Count how many lines in this material contain "data". The answer is that number alone.
━━━━━━
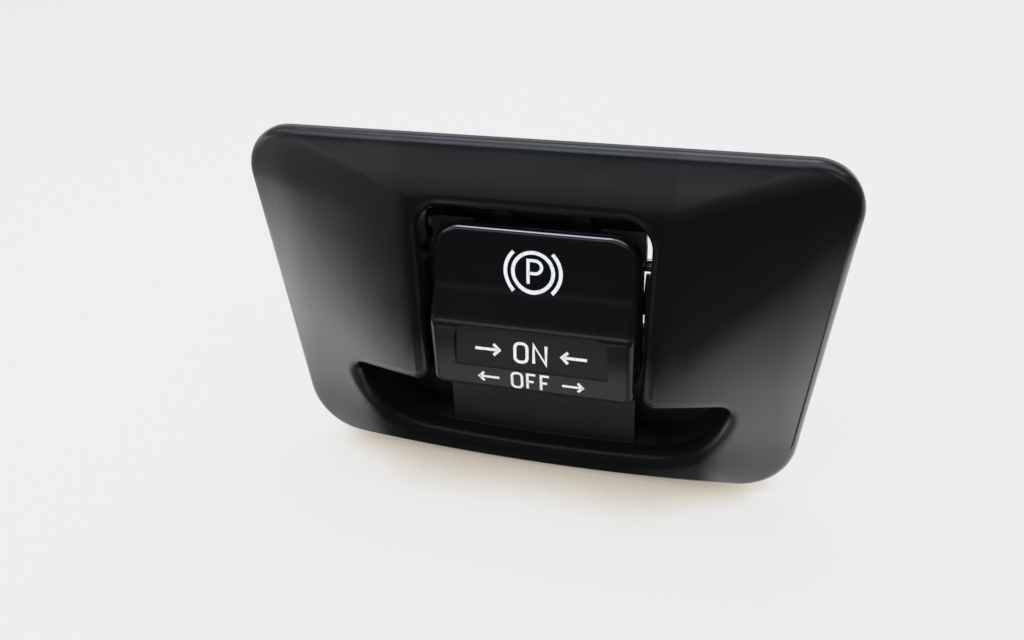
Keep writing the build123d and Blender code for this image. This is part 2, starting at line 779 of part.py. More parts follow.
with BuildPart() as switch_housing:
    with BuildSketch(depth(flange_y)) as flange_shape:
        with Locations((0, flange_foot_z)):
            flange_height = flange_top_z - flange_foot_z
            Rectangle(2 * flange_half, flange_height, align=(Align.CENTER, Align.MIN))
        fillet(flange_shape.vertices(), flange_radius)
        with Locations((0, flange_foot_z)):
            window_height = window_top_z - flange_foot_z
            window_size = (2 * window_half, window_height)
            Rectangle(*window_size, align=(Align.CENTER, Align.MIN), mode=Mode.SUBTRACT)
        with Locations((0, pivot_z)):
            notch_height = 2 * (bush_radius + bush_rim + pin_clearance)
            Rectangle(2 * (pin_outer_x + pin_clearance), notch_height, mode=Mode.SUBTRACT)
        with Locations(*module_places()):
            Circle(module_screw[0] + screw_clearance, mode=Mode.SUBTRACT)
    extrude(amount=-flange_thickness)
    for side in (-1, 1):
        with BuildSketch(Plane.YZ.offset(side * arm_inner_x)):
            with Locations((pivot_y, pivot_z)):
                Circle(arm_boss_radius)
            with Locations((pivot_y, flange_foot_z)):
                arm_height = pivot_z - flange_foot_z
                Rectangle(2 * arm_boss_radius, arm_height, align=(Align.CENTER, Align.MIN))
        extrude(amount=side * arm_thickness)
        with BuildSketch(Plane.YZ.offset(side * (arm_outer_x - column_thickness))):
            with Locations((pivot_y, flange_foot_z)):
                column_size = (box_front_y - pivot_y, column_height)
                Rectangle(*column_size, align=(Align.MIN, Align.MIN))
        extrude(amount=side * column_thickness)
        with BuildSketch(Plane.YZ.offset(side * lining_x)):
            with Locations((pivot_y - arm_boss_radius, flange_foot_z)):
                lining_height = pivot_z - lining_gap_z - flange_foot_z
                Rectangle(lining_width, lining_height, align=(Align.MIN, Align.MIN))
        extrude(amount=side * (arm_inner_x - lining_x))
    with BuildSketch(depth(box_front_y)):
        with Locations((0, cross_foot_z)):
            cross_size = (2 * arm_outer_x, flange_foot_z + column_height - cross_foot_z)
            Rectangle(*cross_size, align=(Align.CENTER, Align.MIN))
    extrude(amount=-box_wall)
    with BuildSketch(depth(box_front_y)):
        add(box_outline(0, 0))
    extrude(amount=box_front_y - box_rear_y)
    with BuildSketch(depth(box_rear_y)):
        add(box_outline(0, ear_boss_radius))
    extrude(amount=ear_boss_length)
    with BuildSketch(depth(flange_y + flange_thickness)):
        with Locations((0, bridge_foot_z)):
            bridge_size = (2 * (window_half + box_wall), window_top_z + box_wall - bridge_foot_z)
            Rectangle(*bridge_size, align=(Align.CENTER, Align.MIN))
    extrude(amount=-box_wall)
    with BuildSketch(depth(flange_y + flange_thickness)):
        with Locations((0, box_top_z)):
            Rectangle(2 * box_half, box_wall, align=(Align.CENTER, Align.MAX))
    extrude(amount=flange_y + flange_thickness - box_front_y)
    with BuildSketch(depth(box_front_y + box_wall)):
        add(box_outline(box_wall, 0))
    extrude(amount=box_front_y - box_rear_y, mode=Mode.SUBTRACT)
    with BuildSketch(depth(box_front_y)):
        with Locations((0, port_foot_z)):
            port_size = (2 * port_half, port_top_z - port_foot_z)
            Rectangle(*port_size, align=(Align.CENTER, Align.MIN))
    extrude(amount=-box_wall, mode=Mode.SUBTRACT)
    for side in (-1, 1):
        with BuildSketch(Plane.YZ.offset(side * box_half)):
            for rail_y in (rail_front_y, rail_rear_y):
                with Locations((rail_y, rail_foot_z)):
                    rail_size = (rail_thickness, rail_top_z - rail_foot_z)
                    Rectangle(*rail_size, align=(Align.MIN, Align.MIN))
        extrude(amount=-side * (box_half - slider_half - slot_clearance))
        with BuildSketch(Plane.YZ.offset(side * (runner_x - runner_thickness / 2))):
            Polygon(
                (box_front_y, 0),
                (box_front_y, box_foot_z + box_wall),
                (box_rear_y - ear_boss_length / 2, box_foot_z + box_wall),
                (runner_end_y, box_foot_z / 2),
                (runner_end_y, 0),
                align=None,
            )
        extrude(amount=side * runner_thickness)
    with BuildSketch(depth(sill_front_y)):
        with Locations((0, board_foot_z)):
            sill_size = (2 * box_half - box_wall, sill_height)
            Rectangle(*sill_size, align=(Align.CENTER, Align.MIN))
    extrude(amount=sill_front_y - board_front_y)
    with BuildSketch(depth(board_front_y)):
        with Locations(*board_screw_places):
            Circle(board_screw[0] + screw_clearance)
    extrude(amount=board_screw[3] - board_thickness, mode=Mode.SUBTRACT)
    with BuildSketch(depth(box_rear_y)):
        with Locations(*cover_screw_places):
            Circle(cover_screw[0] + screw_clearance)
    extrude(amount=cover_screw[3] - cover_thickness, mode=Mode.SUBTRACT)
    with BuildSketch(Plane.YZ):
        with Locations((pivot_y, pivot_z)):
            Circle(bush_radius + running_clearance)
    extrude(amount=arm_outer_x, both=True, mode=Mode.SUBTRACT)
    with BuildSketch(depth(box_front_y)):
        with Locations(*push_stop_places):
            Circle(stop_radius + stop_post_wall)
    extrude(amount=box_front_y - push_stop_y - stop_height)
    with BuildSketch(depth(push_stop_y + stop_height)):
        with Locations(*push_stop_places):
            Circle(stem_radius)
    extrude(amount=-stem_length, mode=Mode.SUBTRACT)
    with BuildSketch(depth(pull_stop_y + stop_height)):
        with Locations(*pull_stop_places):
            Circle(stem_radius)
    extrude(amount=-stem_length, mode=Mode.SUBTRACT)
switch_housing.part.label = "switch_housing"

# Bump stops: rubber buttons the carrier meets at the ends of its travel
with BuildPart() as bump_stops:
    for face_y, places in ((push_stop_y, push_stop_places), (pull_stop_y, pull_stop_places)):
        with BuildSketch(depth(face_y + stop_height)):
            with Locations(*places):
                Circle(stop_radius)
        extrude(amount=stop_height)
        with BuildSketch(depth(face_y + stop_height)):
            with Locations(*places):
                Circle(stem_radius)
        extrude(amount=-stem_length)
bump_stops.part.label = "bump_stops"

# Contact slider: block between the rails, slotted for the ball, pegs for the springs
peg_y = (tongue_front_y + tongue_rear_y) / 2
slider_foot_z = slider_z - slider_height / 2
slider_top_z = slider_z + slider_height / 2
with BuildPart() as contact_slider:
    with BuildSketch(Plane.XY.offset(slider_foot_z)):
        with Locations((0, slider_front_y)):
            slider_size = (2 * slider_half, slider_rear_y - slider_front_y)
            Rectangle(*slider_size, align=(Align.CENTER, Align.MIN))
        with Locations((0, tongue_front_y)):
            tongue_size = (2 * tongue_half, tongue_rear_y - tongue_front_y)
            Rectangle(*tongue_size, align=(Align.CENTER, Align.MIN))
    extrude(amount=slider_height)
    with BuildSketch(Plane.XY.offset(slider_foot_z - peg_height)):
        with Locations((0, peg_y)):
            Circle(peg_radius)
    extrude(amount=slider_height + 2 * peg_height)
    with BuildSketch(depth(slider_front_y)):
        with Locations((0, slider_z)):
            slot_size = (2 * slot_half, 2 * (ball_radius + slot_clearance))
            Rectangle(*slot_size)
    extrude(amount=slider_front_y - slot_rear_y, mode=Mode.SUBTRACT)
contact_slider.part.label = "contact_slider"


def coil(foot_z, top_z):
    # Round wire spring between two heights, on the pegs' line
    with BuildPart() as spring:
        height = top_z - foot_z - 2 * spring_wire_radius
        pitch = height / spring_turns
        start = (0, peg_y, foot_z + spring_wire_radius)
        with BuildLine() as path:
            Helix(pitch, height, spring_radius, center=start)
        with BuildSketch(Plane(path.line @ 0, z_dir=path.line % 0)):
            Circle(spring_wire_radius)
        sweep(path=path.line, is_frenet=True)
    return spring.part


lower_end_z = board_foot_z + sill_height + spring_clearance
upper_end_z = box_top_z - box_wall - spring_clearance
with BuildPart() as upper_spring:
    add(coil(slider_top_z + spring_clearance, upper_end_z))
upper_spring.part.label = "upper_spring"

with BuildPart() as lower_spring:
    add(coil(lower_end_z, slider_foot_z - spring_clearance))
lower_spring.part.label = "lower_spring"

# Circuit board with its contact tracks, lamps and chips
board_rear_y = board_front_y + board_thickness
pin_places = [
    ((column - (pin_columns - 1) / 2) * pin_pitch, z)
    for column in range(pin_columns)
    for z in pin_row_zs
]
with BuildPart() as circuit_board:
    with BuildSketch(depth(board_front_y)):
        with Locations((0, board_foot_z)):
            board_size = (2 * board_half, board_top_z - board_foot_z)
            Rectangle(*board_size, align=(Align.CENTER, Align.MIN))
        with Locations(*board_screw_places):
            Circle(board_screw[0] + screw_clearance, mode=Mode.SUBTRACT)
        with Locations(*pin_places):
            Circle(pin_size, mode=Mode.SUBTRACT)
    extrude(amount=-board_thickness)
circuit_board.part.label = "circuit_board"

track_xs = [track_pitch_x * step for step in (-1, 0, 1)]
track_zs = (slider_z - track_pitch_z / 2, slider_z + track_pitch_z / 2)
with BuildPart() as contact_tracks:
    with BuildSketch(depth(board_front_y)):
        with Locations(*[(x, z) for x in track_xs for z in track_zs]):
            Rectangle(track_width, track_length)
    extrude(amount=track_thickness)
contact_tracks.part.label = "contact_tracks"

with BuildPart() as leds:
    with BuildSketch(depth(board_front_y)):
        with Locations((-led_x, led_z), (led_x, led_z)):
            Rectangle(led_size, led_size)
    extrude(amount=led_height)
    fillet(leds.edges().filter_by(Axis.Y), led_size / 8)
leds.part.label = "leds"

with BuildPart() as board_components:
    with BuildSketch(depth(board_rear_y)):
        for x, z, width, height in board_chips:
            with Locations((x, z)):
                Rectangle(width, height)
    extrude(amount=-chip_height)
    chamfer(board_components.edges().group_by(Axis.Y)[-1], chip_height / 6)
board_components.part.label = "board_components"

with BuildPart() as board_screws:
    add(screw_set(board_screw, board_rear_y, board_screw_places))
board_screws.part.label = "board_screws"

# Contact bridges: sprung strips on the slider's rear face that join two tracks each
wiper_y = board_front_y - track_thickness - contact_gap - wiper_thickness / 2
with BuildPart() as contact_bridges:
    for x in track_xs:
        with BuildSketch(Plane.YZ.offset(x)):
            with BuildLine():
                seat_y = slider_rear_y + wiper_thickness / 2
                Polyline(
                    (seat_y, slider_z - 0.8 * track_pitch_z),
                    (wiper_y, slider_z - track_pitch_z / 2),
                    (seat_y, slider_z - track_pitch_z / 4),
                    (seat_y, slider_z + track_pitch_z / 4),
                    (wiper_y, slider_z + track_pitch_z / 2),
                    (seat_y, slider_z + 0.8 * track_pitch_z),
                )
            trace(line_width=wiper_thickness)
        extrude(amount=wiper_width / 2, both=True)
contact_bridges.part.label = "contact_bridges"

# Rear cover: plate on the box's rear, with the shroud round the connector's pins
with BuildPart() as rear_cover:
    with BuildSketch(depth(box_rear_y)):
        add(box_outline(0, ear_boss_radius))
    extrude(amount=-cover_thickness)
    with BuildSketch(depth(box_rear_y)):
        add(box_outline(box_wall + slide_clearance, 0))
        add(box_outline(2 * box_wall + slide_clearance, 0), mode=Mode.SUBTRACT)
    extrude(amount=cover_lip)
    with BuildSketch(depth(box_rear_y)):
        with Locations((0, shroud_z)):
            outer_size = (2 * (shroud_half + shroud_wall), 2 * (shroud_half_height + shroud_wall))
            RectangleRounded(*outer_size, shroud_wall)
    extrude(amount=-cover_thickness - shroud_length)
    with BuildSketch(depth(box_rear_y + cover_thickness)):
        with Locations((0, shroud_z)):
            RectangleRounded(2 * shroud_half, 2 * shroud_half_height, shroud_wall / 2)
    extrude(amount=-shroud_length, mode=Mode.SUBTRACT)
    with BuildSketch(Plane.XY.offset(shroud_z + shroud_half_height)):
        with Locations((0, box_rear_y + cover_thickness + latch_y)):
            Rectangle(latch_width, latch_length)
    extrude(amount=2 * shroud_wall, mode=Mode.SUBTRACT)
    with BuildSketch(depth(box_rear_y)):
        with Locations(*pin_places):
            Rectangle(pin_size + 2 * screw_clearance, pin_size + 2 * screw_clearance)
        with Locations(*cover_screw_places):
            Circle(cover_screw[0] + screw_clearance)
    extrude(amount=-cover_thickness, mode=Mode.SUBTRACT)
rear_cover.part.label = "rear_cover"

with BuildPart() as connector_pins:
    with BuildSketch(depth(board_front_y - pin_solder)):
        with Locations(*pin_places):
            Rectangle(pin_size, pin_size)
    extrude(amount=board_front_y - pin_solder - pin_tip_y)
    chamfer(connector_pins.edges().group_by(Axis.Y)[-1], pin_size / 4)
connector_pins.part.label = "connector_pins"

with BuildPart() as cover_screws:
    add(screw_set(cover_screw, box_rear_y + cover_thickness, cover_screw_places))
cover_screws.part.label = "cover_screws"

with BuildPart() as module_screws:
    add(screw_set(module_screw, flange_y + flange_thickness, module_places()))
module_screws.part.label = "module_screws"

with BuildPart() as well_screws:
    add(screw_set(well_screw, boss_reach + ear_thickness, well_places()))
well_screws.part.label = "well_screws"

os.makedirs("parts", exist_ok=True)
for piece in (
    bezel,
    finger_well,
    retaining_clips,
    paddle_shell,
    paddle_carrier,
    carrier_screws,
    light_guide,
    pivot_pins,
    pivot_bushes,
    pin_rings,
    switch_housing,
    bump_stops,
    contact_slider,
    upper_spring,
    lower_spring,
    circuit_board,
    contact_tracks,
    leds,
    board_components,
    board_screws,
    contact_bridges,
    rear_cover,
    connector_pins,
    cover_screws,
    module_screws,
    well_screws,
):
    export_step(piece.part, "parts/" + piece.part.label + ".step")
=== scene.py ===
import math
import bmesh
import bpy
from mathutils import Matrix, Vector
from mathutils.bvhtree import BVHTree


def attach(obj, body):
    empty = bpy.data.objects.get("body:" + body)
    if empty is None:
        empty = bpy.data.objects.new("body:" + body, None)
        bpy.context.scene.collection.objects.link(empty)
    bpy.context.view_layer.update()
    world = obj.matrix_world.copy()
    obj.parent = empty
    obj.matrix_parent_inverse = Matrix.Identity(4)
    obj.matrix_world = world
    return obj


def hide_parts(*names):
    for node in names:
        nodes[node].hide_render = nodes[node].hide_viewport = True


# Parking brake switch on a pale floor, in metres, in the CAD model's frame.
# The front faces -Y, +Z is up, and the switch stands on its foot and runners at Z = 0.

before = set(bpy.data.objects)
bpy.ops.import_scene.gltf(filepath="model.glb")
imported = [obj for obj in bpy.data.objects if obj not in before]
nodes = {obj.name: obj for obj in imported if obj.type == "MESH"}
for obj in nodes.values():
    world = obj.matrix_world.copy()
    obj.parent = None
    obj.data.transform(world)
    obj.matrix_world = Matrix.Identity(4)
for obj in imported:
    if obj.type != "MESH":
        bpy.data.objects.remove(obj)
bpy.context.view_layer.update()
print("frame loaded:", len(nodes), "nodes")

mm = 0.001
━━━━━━
### Solution below
6